Exercise data:

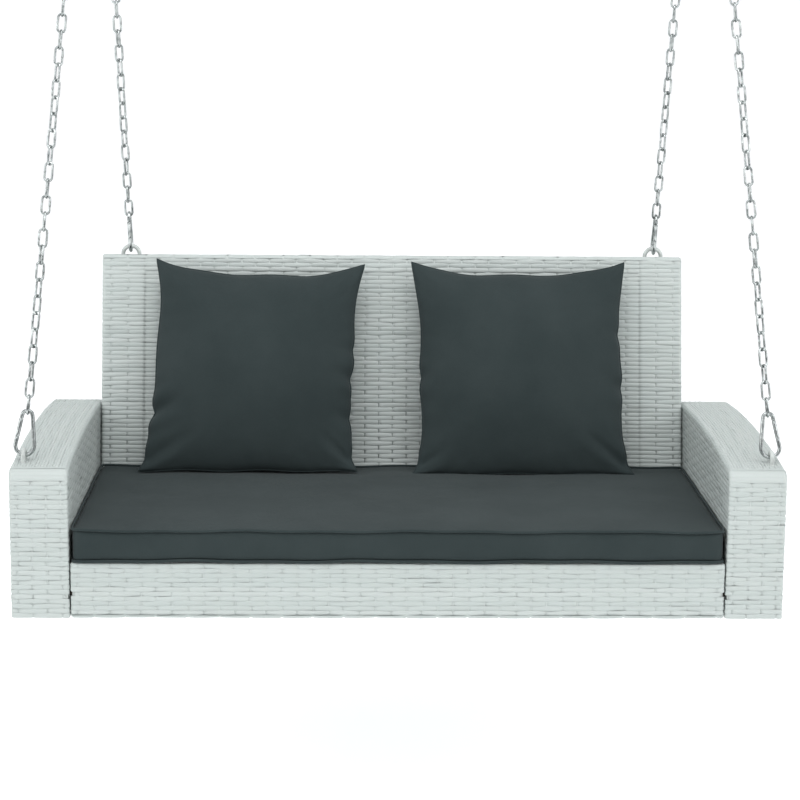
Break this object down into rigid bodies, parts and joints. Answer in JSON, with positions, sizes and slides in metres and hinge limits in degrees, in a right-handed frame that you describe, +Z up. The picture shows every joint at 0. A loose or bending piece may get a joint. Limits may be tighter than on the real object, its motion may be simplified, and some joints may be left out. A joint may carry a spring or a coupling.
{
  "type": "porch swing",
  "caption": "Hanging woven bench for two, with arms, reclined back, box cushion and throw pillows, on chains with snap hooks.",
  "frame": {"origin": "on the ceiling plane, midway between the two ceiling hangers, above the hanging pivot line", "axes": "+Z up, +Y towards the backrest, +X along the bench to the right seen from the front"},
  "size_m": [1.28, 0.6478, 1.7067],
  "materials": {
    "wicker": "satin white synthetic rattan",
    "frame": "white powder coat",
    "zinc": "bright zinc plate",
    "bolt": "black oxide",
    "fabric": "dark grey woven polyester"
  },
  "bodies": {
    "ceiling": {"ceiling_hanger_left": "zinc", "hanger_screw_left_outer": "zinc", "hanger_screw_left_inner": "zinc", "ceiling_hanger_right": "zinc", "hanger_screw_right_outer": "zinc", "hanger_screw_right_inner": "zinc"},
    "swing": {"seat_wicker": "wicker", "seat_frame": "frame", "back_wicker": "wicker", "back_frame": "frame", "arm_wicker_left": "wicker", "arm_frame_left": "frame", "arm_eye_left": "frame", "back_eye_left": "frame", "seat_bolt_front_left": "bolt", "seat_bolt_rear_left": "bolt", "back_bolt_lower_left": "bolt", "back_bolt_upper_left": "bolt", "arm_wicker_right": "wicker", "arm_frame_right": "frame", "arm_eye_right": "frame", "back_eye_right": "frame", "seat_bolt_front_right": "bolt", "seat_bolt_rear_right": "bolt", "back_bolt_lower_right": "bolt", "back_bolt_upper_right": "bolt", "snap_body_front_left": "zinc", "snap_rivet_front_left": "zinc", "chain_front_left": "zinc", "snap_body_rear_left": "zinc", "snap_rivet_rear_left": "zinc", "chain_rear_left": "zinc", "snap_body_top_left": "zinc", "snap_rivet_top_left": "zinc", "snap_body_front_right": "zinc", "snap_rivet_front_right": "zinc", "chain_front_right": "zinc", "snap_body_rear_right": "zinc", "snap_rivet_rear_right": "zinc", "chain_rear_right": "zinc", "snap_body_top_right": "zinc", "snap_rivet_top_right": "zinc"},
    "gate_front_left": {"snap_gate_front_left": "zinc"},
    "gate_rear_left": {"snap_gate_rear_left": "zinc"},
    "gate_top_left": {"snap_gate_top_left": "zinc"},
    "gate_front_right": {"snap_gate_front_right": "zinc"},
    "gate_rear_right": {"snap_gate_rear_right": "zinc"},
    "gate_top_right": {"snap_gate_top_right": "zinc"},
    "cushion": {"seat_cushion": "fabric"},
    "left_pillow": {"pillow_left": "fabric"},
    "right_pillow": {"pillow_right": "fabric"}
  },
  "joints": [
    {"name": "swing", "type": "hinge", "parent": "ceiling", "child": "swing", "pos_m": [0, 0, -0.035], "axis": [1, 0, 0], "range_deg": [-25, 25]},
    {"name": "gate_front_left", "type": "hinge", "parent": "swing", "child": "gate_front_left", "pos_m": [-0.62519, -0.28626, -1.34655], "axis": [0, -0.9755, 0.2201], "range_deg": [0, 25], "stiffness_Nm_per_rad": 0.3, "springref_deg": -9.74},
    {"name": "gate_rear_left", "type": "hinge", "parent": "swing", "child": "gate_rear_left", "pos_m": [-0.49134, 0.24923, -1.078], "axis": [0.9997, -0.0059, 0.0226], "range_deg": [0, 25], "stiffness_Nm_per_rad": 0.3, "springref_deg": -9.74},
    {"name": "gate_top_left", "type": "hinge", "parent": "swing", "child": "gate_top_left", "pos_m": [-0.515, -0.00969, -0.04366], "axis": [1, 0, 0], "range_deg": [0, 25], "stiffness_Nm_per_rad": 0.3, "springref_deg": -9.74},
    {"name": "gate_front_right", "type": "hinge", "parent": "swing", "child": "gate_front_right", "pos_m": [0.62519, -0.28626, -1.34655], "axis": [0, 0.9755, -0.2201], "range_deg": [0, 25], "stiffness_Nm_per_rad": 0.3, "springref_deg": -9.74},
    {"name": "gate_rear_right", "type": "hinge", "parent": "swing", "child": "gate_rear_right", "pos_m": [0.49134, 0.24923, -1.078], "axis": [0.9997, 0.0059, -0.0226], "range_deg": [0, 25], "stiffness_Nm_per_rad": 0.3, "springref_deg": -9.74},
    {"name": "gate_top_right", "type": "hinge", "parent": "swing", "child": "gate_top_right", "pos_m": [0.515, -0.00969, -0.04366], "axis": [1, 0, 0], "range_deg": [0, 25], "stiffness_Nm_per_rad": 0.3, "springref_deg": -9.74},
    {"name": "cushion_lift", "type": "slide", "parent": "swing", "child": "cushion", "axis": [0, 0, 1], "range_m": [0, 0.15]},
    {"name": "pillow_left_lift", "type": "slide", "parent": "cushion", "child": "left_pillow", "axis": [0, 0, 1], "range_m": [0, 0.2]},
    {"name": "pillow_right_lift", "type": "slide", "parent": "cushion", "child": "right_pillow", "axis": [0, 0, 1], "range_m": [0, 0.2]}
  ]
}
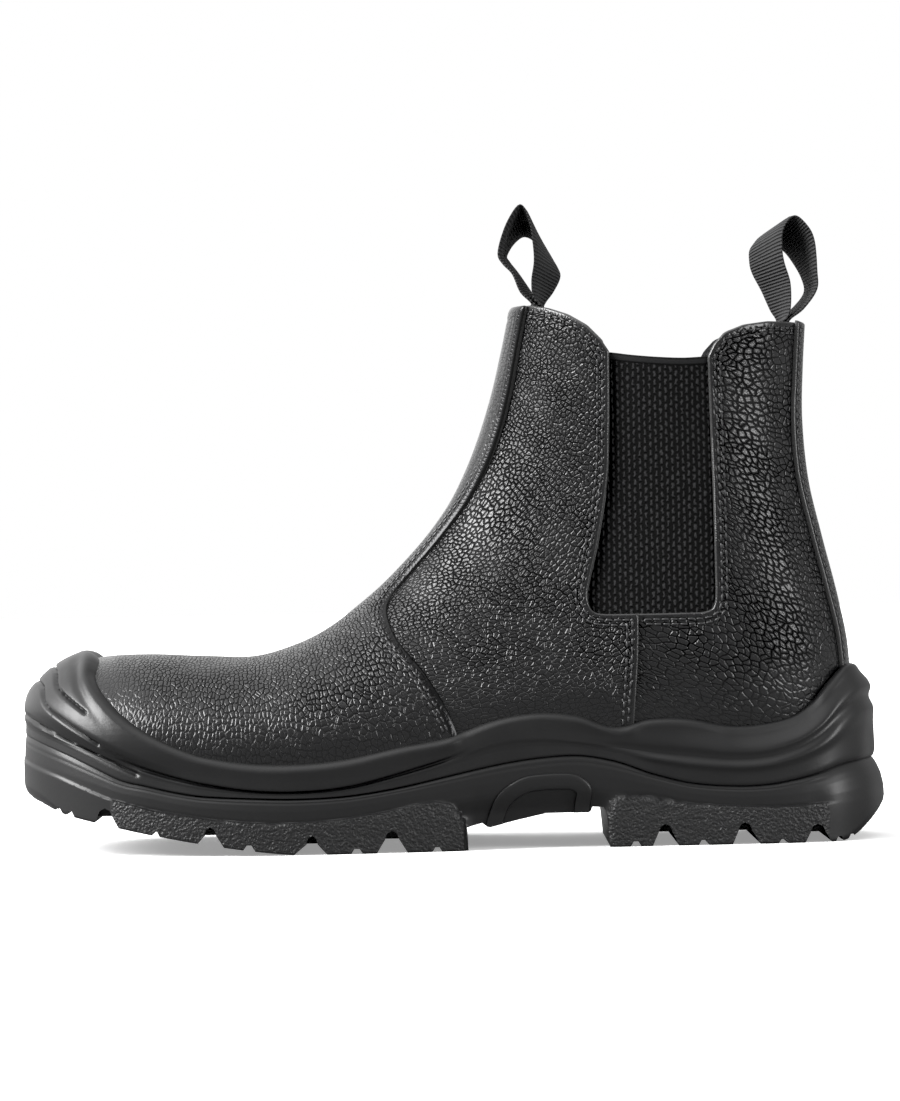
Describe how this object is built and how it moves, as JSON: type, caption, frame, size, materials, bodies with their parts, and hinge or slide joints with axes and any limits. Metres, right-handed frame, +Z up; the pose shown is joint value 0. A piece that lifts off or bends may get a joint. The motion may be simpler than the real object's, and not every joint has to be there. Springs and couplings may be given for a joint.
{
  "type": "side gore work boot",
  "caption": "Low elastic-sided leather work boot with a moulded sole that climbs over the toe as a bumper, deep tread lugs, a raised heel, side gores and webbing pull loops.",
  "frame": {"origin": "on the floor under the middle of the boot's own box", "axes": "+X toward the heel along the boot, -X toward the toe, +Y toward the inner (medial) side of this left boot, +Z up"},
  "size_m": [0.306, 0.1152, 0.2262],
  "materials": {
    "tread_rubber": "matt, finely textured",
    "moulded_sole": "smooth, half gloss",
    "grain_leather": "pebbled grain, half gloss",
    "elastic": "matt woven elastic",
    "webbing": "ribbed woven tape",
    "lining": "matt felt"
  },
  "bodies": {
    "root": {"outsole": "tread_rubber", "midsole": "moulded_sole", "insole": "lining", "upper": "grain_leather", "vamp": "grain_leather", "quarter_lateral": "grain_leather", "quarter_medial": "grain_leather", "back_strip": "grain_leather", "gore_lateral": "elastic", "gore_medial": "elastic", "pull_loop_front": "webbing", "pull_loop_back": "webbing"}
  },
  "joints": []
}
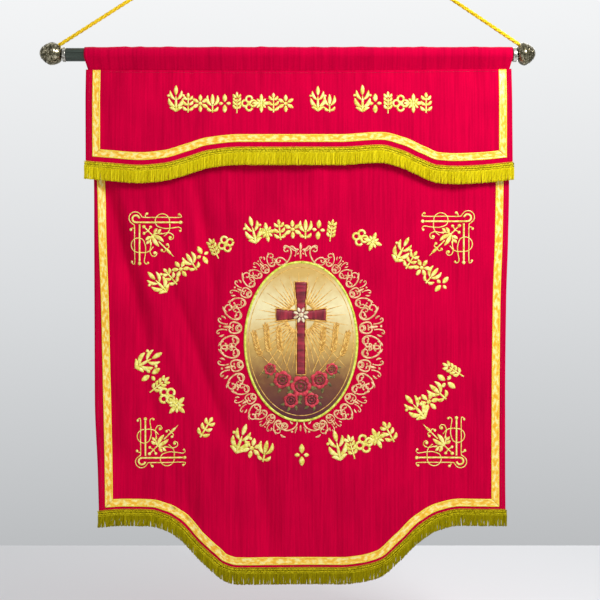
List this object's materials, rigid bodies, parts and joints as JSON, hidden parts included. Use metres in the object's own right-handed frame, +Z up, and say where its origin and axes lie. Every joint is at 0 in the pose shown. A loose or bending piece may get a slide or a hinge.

Required work: Every entry above needs to be quoted exactly.

Response to the exercise:
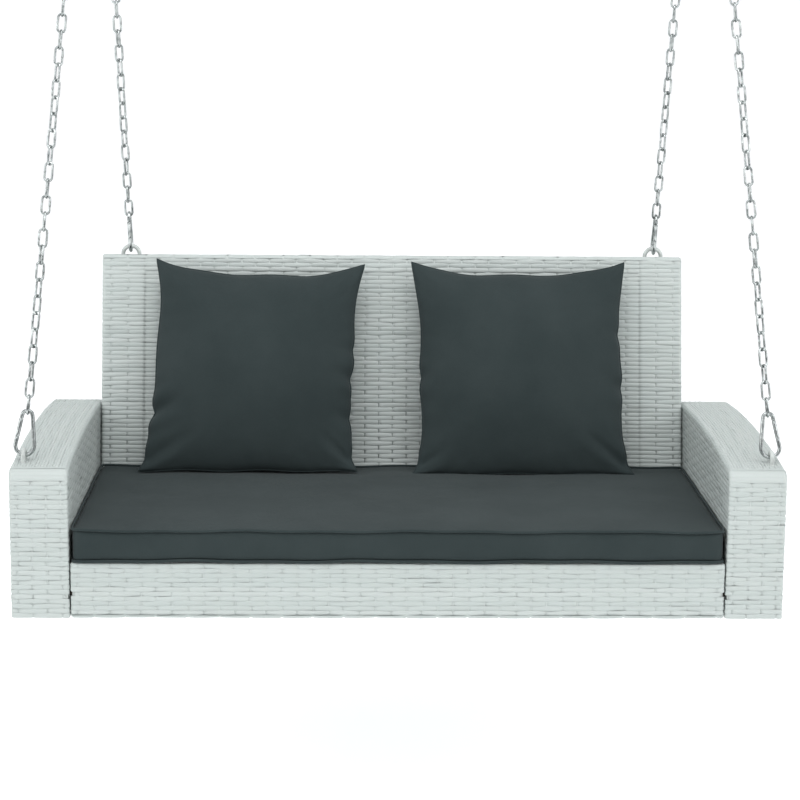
Break this object down into rigid bodies, parts and joints. Answer in JSON, with positions, sizes and slides in metres and hinge limits in degrees, in a right-handed frame that you describe, +Z up. The picture shows every joint at 0. A loose or bending piece may get a joint. Limits may be tighter than on the real object, its motion may be simplified, and some joints may be left out. A joint may carry a spring or a coupling.
{
  "type": "porch swing",
  "caption": "Hanging woven bench for two, with arms, reclined back, box cushion and throw pillows, on chains with snap hooks.",
  "frame": {"origin": "on the ceiling plane, midway between the two ceiling hangers, above the hanging pivot line", "axes": "+Z up, +Y towards the backrest, +X along the bench to the right seen from the front"},
  "size_m": [1.28, 0.6478, 1.7067],
  "materials": {
    "wicker": "satin white synthetic rattan",
    "frame": "white powder coat",
    "zinc": "bright zinc plate",
    "bolt": "black oxide",
    "fabric": "dark grey woven polyester"
  },
  "bodies": {
    "ceiling": {"ceiling_hanger_left": "zinc", "hanger_screw_left_outer": "zinc", "hanger_screw_left_inner": "zinc", "ceiling_hanger_right": "zinc", "hanger_screw_right_outer": "zinc", "hanger_screw_right_inner": "zinc"},
    "swing": {"seat_wicker": "wicker", "seat_frame": "frame", "back_wicker": "wicker", "back_frame": "frame", "arm_wicker_left": "wicker", "arm_frame_left": "frame", "arm_eye_left": "frame", "back_eye_left": "frame", "seat_bolt_front_left": "bolt", "seat_bolt_rear_left": "bolt", "back_bolt_lower_left": "bolt", "back_bolt_upper_left": "bolt", "arm_wicker_right": "wicker", "arm_frame_right": "frame", "arm_eye_right": "frame", "back_eye_right": "frame", "seat_bolt_front_right": "bolt", "seat_bolt_rear_right": "bolt", "back_bolt_lower_right": "bolt", "back_bolt_upper_right": "bolt", "snap_body_front_left": "zinc", "snap_rivet_front_left": "zinc", "chain_front_left": "zinc", "snap_body_rear_left": "zinc", "snap_rivet_rear_left": "zinc", "chain_rear_left": "zinc", "snap_body_top_left": "zinc", "snap_rivet_top_left": "zinc", "snap_body_front_right": "zinc", "snap_rivet_front_right": "zinc", "chain_front_right": "zinc", "snap_body_rear_right": "zinc", "snap_rivet_rear_right": "zinc", "chain_rear_right": "zinc", "snap_body_top_right": "zinc", "snap_rivet_top_right": "zinc"},
    "gate_front_left": {"snap_gate_front_left": "zinc"},
    "gate_rear_left": {"snap_gate_rear_left": "zinc"},
    "gate_top_left": {"snap_gate_top_left": "zinc"},
    "gate_front_right": {"snap_gate_front_right": "zinc"},
    "gate_rear_right": {"snap_gate_rear_right": "zinc"},
    "gate_top_right": {"snap_gate_top_right": "zinc"},
    "cushion": {"seat_cushion": "fabric"},
    "left_pillow": {"pillow_left": "fabric"},
    "right_pillow": {"pillow_right": "fabric"}
  },
  "joints": [
    {"name": "swing", "type": "hinge", "parent": "ceiling", "child": "swing", "pos_m": [0, 0, -0.035], "axis": [1, 0, 0], "range_deg": [-25, 25]},
    {"name": "gate_front_left", "type": "hinge", "parent": "swing", "child": "gate_front_left", "pos_m": [-0.62519, -0.28626, -1.34655], "axis": [0, -0.9755, 0.2201], "range_deg": [0, 25], "stiffness_Nm_per_rad": 0.3, "springref_deg": -9.74},
    {"name": "gate_rear_left", "type": "hinge", "parent": "swing", "child": "gate_rear_left", "pos_m": [-0.49134, 0.24923, -1.078], "axis": [0.9997, -0.0059, 0.0226], "range_deg": [0, 25], "stiffness_Nm_per_rad": 0.3, "springref_deg": -9.74},
    {"name": "gate_top_left", "type": "hinge", "parent": "swing", "child": "gate_top_left", "pos_m": [-0.515, -0.00969, -0.04366], "axis": [1, 0, 0], "range_deg": [0, 25], "stiffness_Nm_per_rad": 0.3, "springref_deg": -9.74},
    {"name": "gate_front_right", "type": "hinge", "parent": "swing", "child": "gate_front_right", "pos_m": [0.62519, -0.28626, -1.34655], "axis": [0, 0.9755, -0.2201], "range_deg": [0, 25], "stiffness_Nm_per_rad": 0.3, "springref_deg": -9.74},
    {"name": "gate_rear_right", "type": "hinge", "parent": "swing", "child": "gate_rear_right", "pos_m": [0.49134, 0.24923, -1.078], "axis": [0.9997, 0.0059, -0.0226], "range_deg": [0, 25], "stiffness_Nm_per_rad": 0.3, "springref_deg": -9.74},
    {"name": "gate_top_right", "type": "hinge", "parent": "swing", "child": "gate_top_right", "pos_m": [0.515, -0.00969, -0.04366], "axis": [1, 0, 0], "range_deg": [0, 25], "stiffness_Nm_per_rad": 0.3, "springref_deg": -9.74},
    {"name": "cushion_lift", "type": "slide", "parent": "swing", "child": "cushion", "axis": [0, 0, 1], "range_m": [0, 0.15]},
    {"name": "pillow_left_lift", "type": "slide", "parent": "cushion", "child": "left_pillow", "axis": [0, 0, 1], "range_m": [0, 0.2]},
    {"name": "pillow_right_lift", "type": "slide", "parent": "cushion", "child": "right_pillow", "axis": [0, 0, 1], "range_m": [0, 0.2]}
  ]
}
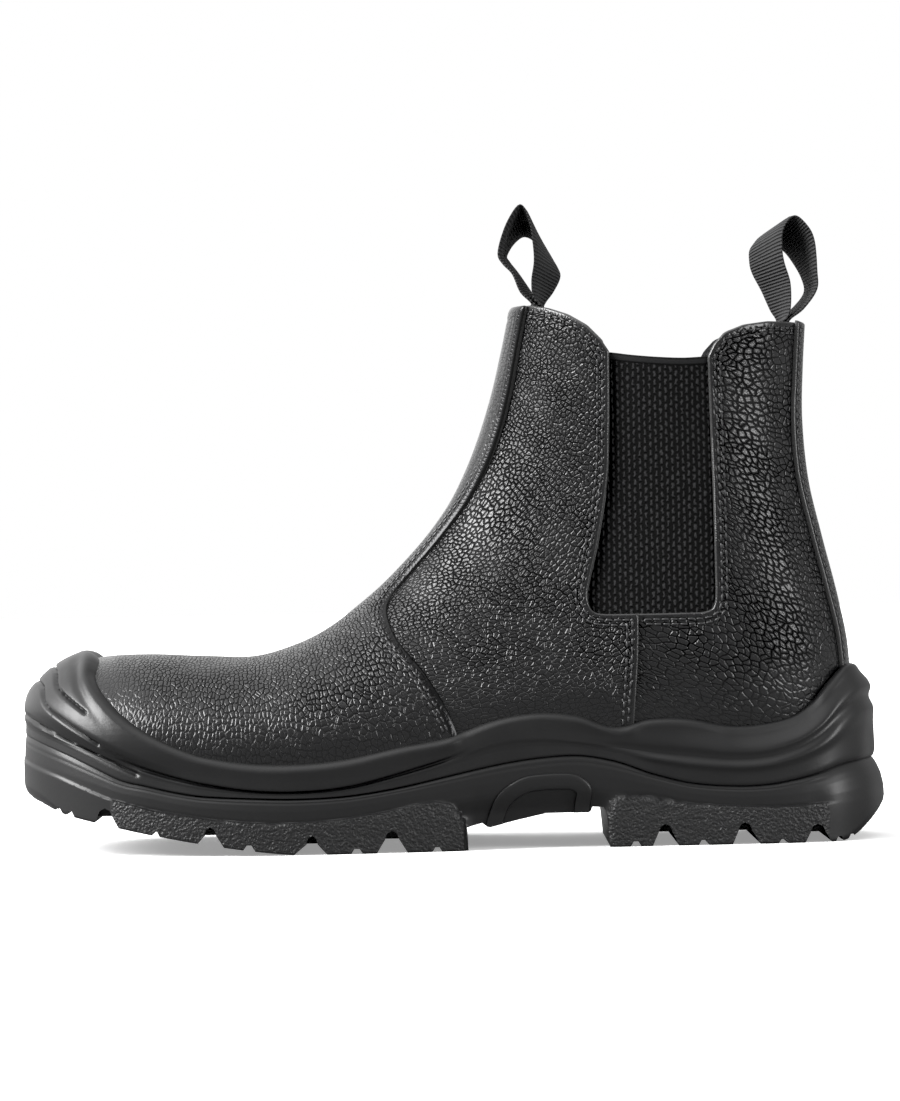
Describe how this object is built and how it moves, as JSON: type, caption, frame, size, materials, bodies with their parts, and hinge or slide joints with axes and any limits. Metres, right-handed frame, +Z up; the pose shown is joint value 0. A piece that lifts off or bends may get a joint. The motion may be simpler than the real object's, and not every joint has to be there. Springs and couplings may be given for a joint.
{
  "type": "side gore work boot",
  "caption": "Low elastic-sided leather work boot with a moulded sole that climbs over the toe as a bumper, deep tread lugs, a raised heel, side gores and webbing pull loops.",
  "frame": {"origin": "on the floor under the middle of the boot's own box", "axes": "+X toward the heel along the boot, -X toward the toe, +Y toward the inner (medial) side of this left boot, +Z up"},
  "size_m": [0.306, 0.1152, 0.2262],
  "materials": {
    "tread_rubber": "matt, finely textured",
    "moulded_sole": "smooth, half gloss",
    "grain_leather": "pebbled grain, half gloss",
    "elastic": "matt woven elastic",
    "webbing": "ribbed woven tape",
    "lining": "matt felt"
  },
  "bodies": {
    "root": {"outsole": "tread_rubber", "midsole": "moulded_sole", "insole": "lining", "upper": "grain_leather", "vamp": "grain_leather", "quarter_lateral": "grain_leather", "quarter_medial": "grain_leather", "back_strip": "grain_leather", "gore_lateral": "elastic", "gore_medial": "elastic", "pull_loop_front": "webbing", "pull_loop_back": "webbing"}
  },
  "joints": []
}
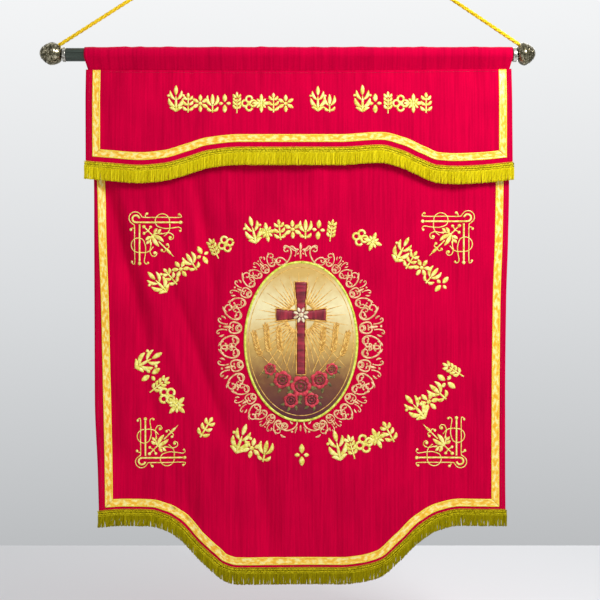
List this object's materials, rigid bodies, parts and joints as JSON, hidden parts included. Use metres in the object's own right-handed frame, +Z up, and say where its origin and axes lie. Every joint is at 0 in the pose shown. A loose or bending piece may get a slide or a hinge.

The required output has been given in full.